◆ What this task involves ◆
Your copy of the material must match it exactly, except that pictures are dropped.

◆ Provided entries ◆
§ §

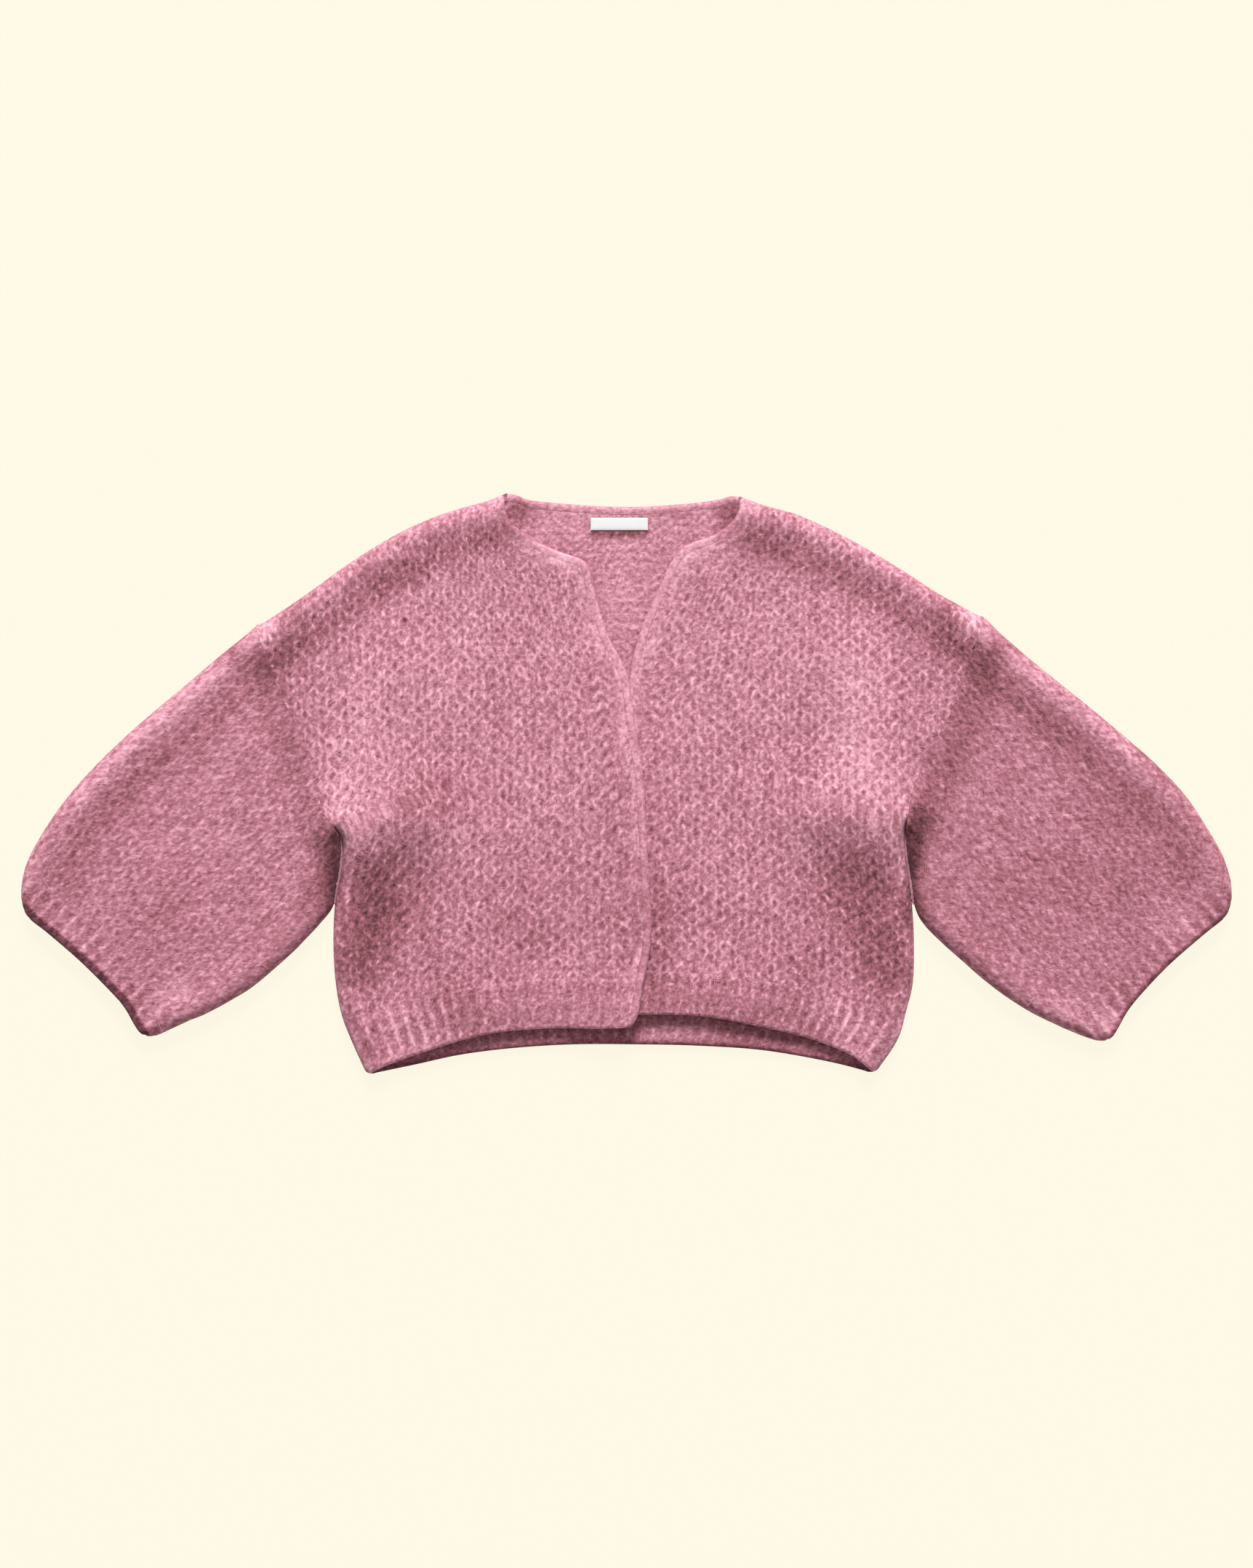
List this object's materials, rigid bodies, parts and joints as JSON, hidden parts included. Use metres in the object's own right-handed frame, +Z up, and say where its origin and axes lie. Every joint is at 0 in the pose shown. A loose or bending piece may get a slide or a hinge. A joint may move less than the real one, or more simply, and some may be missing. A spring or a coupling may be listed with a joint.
{
  "type": "mohair cardigan",
  "caption": "Cropped chunky mohair cardigan with wide drop-shoulder sleeves, rolled edging and ribbed hem and cuffs, laid out flat with its fronts overlapping.",
  "frame": {"origin": "on the surface that the cardigan lies on, under the middle of its bounding box", "axes": "+X from the wearer's right sleeve to the left one, +Y from the hem to the neck, +Z up from the surface out of the fronts"},
  "size_m": [1.0823, 0.5201, 0.0265],
  "materials": {
    "back_panel": "brushed mohair knit",
    "back_hem": "brushed mohair rib",
    "back_neck_band": "brushed mohair rolled edging",
    "right_front_panel": "brushed mohair knit",
    "right_front_hem": "brushed mohair rib",
    "right_front_band": "brushed mohair rolled edging",
    "left_front_panel": "brushed mohair knit",
    "left_front_hem": "brushed mohair rib",
    "left_front_band": "brushed mohair rolled edging",
    "right_sleeve": "brushed mohair knit",
    "right_cuff": "brushed mohair rib",
    "left_sleeve": "brushed mohair knit",
    "left_cuff": "brushed mohair rib",
    "neck_label": "woven ribbon, bare"
  },
  "bodies": {
    "root": {"back_panel": "back_panel", "back_hem": "back_hem", "back_neck_band": "back_neck_band", "right_front_panel": "right_front_panel", "right_front_hem": "right_front_hem", "right_front_band": "right_front_band", "left_front_panel": "left_front_panel", "left_front_hem": "left_front_hem", "left_front_band": "left_front_band", "right_sleeve": "right_sleeve", "right_cuff": "right_cuff", "left_sleeve": "left_sleeve", "left_cuff": "left_cuff", "neck_label": "neck_label"}
  },
  "joints": []
}
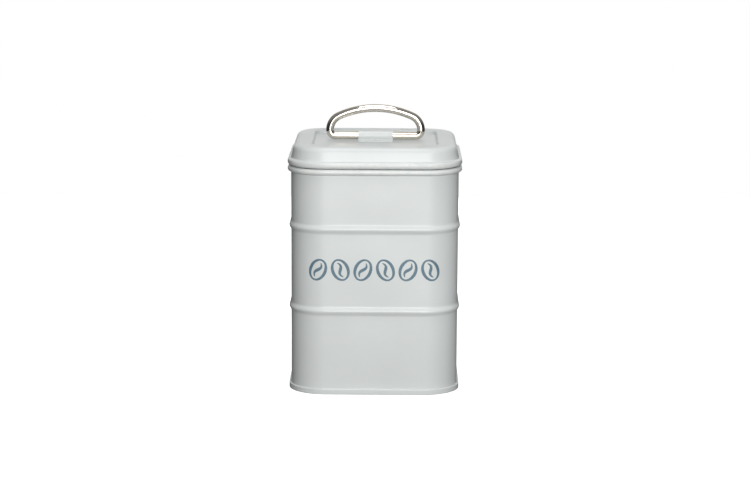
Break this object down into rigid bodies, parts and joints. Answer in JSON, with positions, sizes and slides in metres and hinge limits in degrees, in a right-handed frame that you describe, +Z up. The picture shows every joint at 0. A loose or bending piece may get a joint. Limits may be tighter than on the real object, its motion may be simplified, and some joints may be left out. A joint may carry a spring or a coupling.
{
  "type": "kitchen canister",
  "caption": "Square painted steel coffee canister with rounded corners, beaded sides, a plug lid with a seal and a folding bar handle.",
  "frame": {"origin": "middle of the base, on the surface the tin stands on", "axes": "+Z up through the lid, -Y out of the front, +X to the right seen from the front, along the handle's bar"},
  "size_m": [0.1092, 0.1092, 0.1772],
  "materials": {
    "shell_paint": "semi-gloss pale grey enamel",
    "tinplate": "clear-lacquered tinplate",
    "silicone": "translucent silicone",
    "chrome_plate": "bright chrome plate"
  },
  "bodies": {
    "tin": {"body_shell": "shell_paint", "bottom_end": "shell_paint"},
    "lid": {"lid_shell": "shell_paint", "lid_plug": "tinplate", "lid_seal": "silicone", "handle_saddle": "shell_paint"},
    "handle": {"handle_rod": "chrome_plate"}
  },
  "joints": [
    {"name": "lid_lift", "type": "slide", "parent": "tin", "child": "lid", "axis": [0, 0, 1], "range_m": [0, 0.06]},
    {"name": "handle_fold", "type": "hinge", "parent": "lid", "child": "handle", "pos_m": [0, 0, 0.15705], "axis": [1, 0, 0], "range_deg": [-93, 93]}
  ]
}
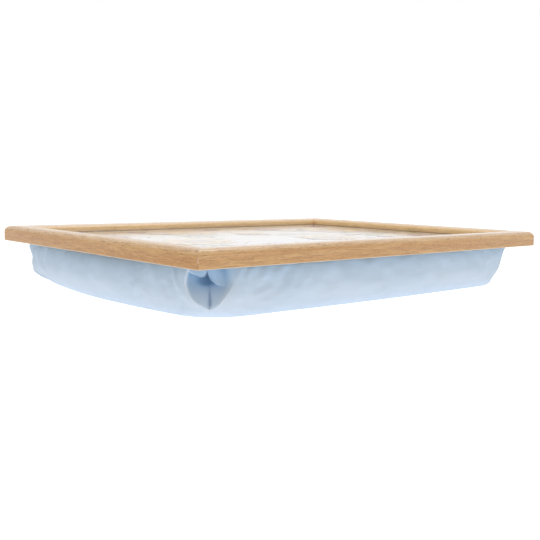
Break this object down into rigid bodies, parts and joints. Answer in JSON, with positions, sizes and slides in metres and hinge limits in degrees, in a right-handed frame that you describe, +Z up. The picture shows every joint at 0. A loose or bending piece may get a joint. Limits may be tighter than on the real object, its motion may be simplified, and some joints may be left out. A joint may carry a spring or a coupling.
{
  "type": "lap tray with cushion",
  "caption": "Rectangular lap tray: a printed board sunk in a mitred wooden frame, carried on a bead-filled cloth cushion with tucked corners.",
  "frame": {"origin": "middle of the flat sole of the cushion, at the level that the tray stands on", "axes": "+X along the tray's length to the right, +Y along its width to the back, +Z up; the front long rail is at -Y"},
  "size_m": [0.43, 0.33, 0.057],
  "materials": {
    "frame_wood": "satin lacquered beech",
    "nail_steel": "bright zinc plated",
    "fibreboard": "raw medium density fibreboard",
    "laminate": "satin gloss printed melamine",
    "glue": "cured hot melt",
    "hardboard": "raw hardboard",
    "cover_cloth": "plain woven cotton, light blue",
    "bag_cloth": "thin white spun liner",
    "beads": "expanded polystyrene beads"
  },
  "bodies": {
    "root": {"frame_rail_front": "frame_wood", "frame_rail_back": "frame_wood", "frame_rail_left": "frame_wood", "frame_rail_right": "frame_wood", "mitre_v_nails": "nail_steel", "framers_points": "nail_steel", "tray_board": "fibreboard", "print_laminate": "laminate", "glue_pads": "glue", "backing_board": "hardboard", "cover_staples": "nail_steel", "cushion_cover": "cover_cloth", "bead_bag": "bag_cloth", "bead_fill": "beads"}
  },
  "joints": []
}
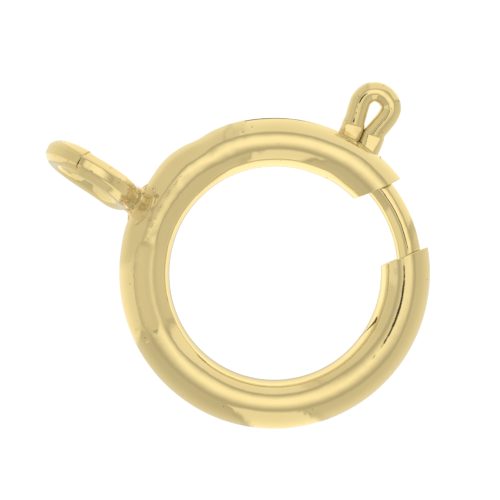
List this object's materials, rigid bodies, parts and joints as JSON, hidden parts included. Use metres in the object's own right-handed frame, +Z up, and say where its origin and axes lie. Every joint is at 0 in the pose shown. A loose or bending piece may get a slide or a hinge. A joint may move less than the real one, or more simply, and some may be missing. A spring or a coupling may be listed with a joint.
{
  "type": "spring ring clasp",
  "caption": "Spring ring clasp: a hollow ring with a gap that a sprung bolt closes, a thumb trigger that draws the bolt back, and a soldered-on loop for a chain.",
  "frame": {"origin": "centre of the ring's eye, in the middle of the tube's thickness", "axes": "+Z up from the surface that the clasp lies on; X runs along the clasp's length, with the soldered loop towards -X; +Y is the side of the trigger. The ring's own axis leans 4.8 degrees from +Z towards +X, because the deeper loop lifts its end"},
  "size_m": [0.016, 0.0144, 0.0041],
  "materials": {
    "gold_plate": "polished pale yellow-gold plate, with fine pits, cloudy patches and brown tarnish at the solder",
    "spring_steel": "drawn spring wire, hidden in the tube"
  },
  "bodies": {
    "ring_body": {"ring": "gold_plate", "spring": "spring_steel"},
    "bolt_body": {"bolt": "gold_plate", "trigger": "gold_plate"}
  },
  "joints": [
    {"name": "bolt_draw", "type": "hinge", "parent": "ring_body", "child": "bolt_body", "pos_m": [0, 0, 0], "axis": [0.0836, 0, 0.9965], "range_deg": [0, 34], "stiffness_Nm_per_rad": 0.0025, "springref_deg": -20.05, "deforming": ["spring"]}
  ]
}
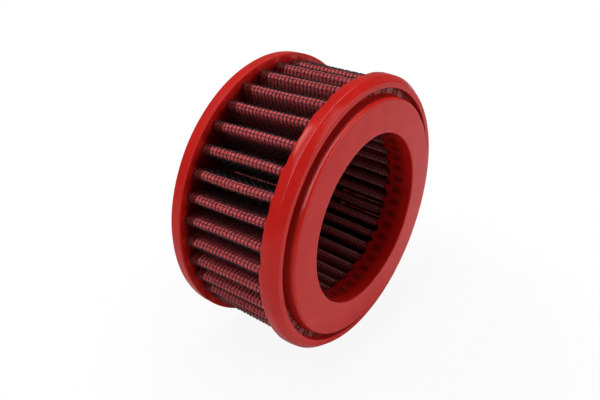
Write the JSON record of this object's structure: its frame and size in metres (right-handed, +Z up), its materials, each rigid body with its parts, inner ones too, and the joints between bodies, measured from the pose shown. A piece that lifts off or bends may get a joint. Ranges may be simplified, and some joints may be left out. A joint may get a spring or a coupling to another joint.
{
  "type": "motorcycle air filter",
  "caption": "Round pleated oiled-gauze air filter element with wire mesh faces, a moulded sealing ring with an outlet bore at one end and a moulded closed cap at the other.",
  "frame": {"origin": "centre of the outlet bore at the sealing face of the front cap", "axes": "+Y along the element's axis from the sealing face to the closed cap, +Z up with the element lying on the rims of its caps"},
  "size_m": [0.1, 0.045, 0.1],
  "materials": {
    "red_polyurethane": "moulded red polyurethane, satin, slightly translucent",
    "coated_wire": "dark grey epoxy-coated woven wire, plain weave",
    "oiled_gauze": "cotton gauze soaked in red filter oil",
    "clip_aluminium": "mill finish folded sheet"
  },
  "bodies": {
    "root": {"front_cap": "red_polyurethane", "rear_cap": "red_polyurethane", "outer_mesh": "coated_wire", "gauze_1": "oiled_gauze", "gauze_2": "oiled_gauze", "gauze_3": "oiled_gauze", "gauze_4": "oiled_gauze", "inner_mesh": "coated_wire", "seam_clip": "clip_aluminium"}
  },
  "joints": []
}
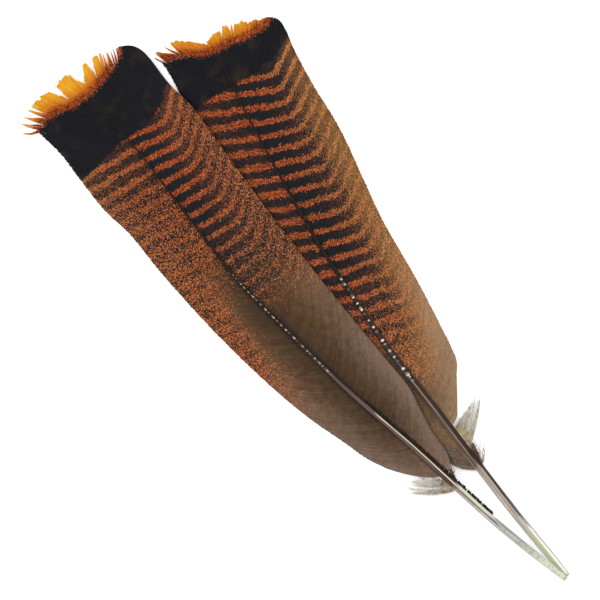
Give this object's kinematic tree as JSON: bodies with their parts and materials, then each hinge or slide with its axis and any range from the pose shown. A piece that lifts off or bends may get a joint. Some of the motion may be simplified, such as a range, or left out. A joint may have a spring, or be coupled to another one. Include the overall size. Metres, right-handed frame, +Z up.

§ §

◆ Full response ◆
List this object's materials, rigid bodies, parts and joints as JSON, hidden parts included. Use metres in the object's own right-handed frame, +Z up, and say where its origin and axes lie. Every joint is at 0 in the pose shown. A loose or bending piece may get a slide or a hinge. A joint may move less than the real one, or more simply, and some may be missing. A spring or a coupling may be listed with a joint.
{
  "type": "mohair cardigan",
  "caption": "Cropped chunky mohair cardigan with wide drop-shoulder sleeves, rolled edging and ribbed hem and cuffs, laid out flat with its fronts overlapping.",
  "frame": {"origin": "on the surface that the cardigan lies on, under the middle of its bounding box", "axes": "+X from the wearer's right sleeve to the left one, +Y from the hem to the neck, +Z up from the surface out of the fronts"},
  "size_m": [1.0823, 0.5201, 0.0265],
  "materials": {
    "back_panel": "brushed mohair knit",
    "back_hem": "brushed mohair rib",
    "back_neck_band": "brushed mohair rolled edging",
    "right_front_panel": "brushed mohair knit",
    "right_front_hem": "brushed mohair rib",
    "right_front_band": "brushed mohair rolled edging",
    "left_front_panel": "brushed mohair knit",
    "left_front_hem": "brushed mohair rib",
    "left_front_band": "brushed mohair rolled edging",
    "right_sleeve": "brushed mohair knit",
    "right_cuff": "brushed mohair rib",
    "left_sleeve": "brushed mohair knit",
    "left_cuff": "brushed mohair rib",
    "neck_label": "woven ribbon, bare"
  },
  "bodies": {
    "root": {"back_panel": "back_panel", "back_hem": "back_hem", "back_neck_band": "back_neck_band", "right_front_panel": "right_front_panel", "right_front_hem": "right_front_hem", "right_front_band": "right_front_band", "left_front_panel": "left_front_panel", "left_front_hem": "left_front_hem", "left_front_band": "left_front_band", "right_sleeve": "right_sleeve", "right_cuff": "right_cuff", "left_sleeve": "left_sleeve", "left_cuff": "left_cuff", "neck_label": "neck_label"}
  },
  "joints": []
}
Break this object down into rigid bodies, parts and joints. Answer in JSON, with positions, sizes and slides in metres and hinge limits in degrees, in a right-handed frame that you describe, +Z up. The picture shows every joint at 0. A loose or bending piece may get a joint. Limits may be tighter than on the real object, its motion may be simplified, and some joints may be left out. A joint may carry a spring or a coupling.
{
  "type": "kitchen canister",
  "caption": "Square painted steel coffee canister with rounded corners, beaded sides, a plug lid with a seal and a folding bar handle.",
  "frame": {"origin": "middle of the base, on the surface the tin stands on", "axes": "+Z up through the lid, -Y out of the front, +X to the right seen from the front, along the handle's bar"},
  "size_m": [0.1092, 0.1092, 0.1772],
  "materials": {
    "shell_paint": "semi-gloss pale grey enamel",
    "tinplate": "clear-lacquered tinplate",
    "silicone": "translucent silicone",
    "chrome_plate": "bright chrome plate"
  },
  "bodies": {
    "tin": {"body_shell": "shell_paint", "bottom_end": "shell_paint"},
    "lid": {"lid_shell": "shell_paint", "lid_plug": "tinplate", "lid_seal": "silicone", "handle_saddle": "shell_paint"},
    "handle": {"handle_rod": "chrome_plate"}
  },
  "joints": [
    {"name": "lid_lift", "type": "slide", "parent": "tin", "child": "lid", "axis": [0, 0, 1], "range_m": [0, 0.06]},
    {"name": "handle_fold", "type": "hinge", "parent": "lid", "child": "handle", "pos_m": [0, 0, 0.15705], "axis": [1, 0, 0], "range_deg": [-93, 93]}
  ]
}
Break this object down into rigid bodies, parts and joints. Answer in JSON, with positions, sizes and slides in metres and hinge limits in degrees, in a right-handed frame that you describe, +Z up. The picture shows every joint at 0. A loose or bending piece may get a joint. Limits may be tighter than on the real object, its motion may be simplified, and some joints may be left out. A joint may carry a spring or a coupling.
{
  "type": "lap tray with cushion",
  "caption": "Rectangular lap tray: a printed board sunk in a mitred wooden frame, carried on a bead-filled cloth cushion with tucked corners.",
  "frame": {"origin": "middle of the flat sole of the cushion, at the level that the tray stands on", "axes": "+X along the tray's length to the right, +Y along its width to the back, +Z up; the front long rail is at -Y"},
  "size_m": [0.43, 0.33, 0.057],
  "materials": {
    "frame_wood": "satin lacquered beech",
    "nail_steel": "bright zinc plated",
    "fibreboard": "raw medium density fibreboard",
    "laminate": "satin gloss printed melamine",
    "glue": "cured hot melt",
    "hardboard": "raw hardboard",
    "cover_cloth": "plain woven cotton, light blue",
    "bag_cloth": "thin white spun liner",
    "beads": "expanded polystyrene beads"
  },
  "bodies": {
    "root": {"frame_rail_front": "frame_wood", "frame_rail_back": "frame_wood", "frame_rail_left": "frame_wood", "frame_rail_right": "frame_wood", "mitre_v_nails": "nail_steel", "framers_points": "nail_steel", "tray_board": "fibreboard", "print_laminate": "laminate", "glue_pads": "glue", "backing_board": "hardboard", "cover_staples": "nail_steel", "cushion_cover": "cover_cloth", "bead_bag": "bag_cloth", "bead_fill": "beads"}
  },
  "joints": []
}
List this object's materials, rigid bodies, parts and joints as JSON, hidden parts included. Use metres in the object's own right-handed frame, +Z up, and say where its origin and axes lie. Every joint is at 0 in the pose shown. A loose or bending piece may get a slide or a hinge. A joint may move less than the real one, or more simply, and some may be missing. A spring or a coupling may be listed with a joint.
{
  "type": "spring ring clasp",
  "caption": "Spring ring clasp: a hollow ring with a gap that a sprung bolt closes, a thumb trigger that draws the bolt back, and a soldered-on loop for a chain.",
  "frame": {"origin": "centre of the ring's eye, in the middle of the tube's thickness", "axes": "+Z up from the surface that the clasp lies on; X runs along the clasp's length, with the soldered loop towards -X; +Y is the side of the trigger. The ring's own axis leans 4.8 degrees from +Z towards +X, because the deeper loop lifts its end"},
  "size_m": [0.016, 0.0144, 0.0041],
  "materials": {
    "gold_plate": "polished pale yellow-gold plate, with fine pits, cloudy patches and brown tarnish at the solder",
    "spring_steel": "drawn spring wire, hidden in the tube"
  },
  "bodies": {
    "ring_body": {"ring": "gold_plate", "spring": "spring_steel"},
    "bolt_body": {"bolt": "gold_plate", "trigger": "gold_plate"}
  },
  "joints": [
    {"name": "bolt_draw", "type": "hinge", "parent": "ring_body", "child": "bolt_body", "pos_m": [0, 0, 0], "axis": [0.0836, 0, 0.9965], "range_deg": [0, 34], "stiffness_Nm_per_rad": 0.0025, "springref_deg": -20.05, "deforming": ["spring"]}
  ]
}
Write the JSON record of this object's structure: its frame and size in metres (right-handed, +Z up), its materials, each rigid body with its parts, inner ones too, and the joints between bodies, measured from the pose shown. A piece that lifts off or bends may get a joint. Ranges may be simplified, and some joints may be left out. A joint may get a spring or a coupling to another joint.
{
  "type": "motorcycle air filter",
  "caption": "Round pleated oiled-gauze air filter element with wire mesh faces, a moulded sealing ring with an outlet bore at one end and a moulded closed cap at the other.",
  "frame": {"origin": "centre of the outlet bore at the sealing face of the front cap", "axes": "+Y along the element's axis from the sealing face to the closed cap, +Z up with the element lying on the rims of its caps"},
  "size_m": [0.1, 0.045, 0.1],
  "materials": {
    "red_polyurethane": "moulded red polyurethane, satin, slightly translucent",
    "coated_wire": "dark grey epoxy-coated woven wire, plain weave",
    "oiled_gauze": "cotton gauze soaked in red filter oil",
    "clip_aluminium": "mill finish folded sheet"
  },
  "bodies": {
    "root": {"front_cap": "red_polyurethane", "rear_cap": "red_polyurethane", "outer_mesh": "coated_wire", "gauze_1": "oiled_gauze", "gauze_2": "oiled_gauze", "gauze_3": "oiled_gauze", "gauze_4": "oiled_gauze", "inner_mesh": "coated_wire", "seam_clip": "clip_aluminium"}
  },
  "joints": []
}
Give this object's kinematic tree as JSON: bodies with their parts and materials, then each hinge or slide with its axis and any range from the pose shown. A piece that lifts off or bends may get a joint. Some of the motion may be simplified, such as a range, or left out. A joint may have a spring, or be coupled to another one. Include the overall size. Metres, right-handed frame, +Z up.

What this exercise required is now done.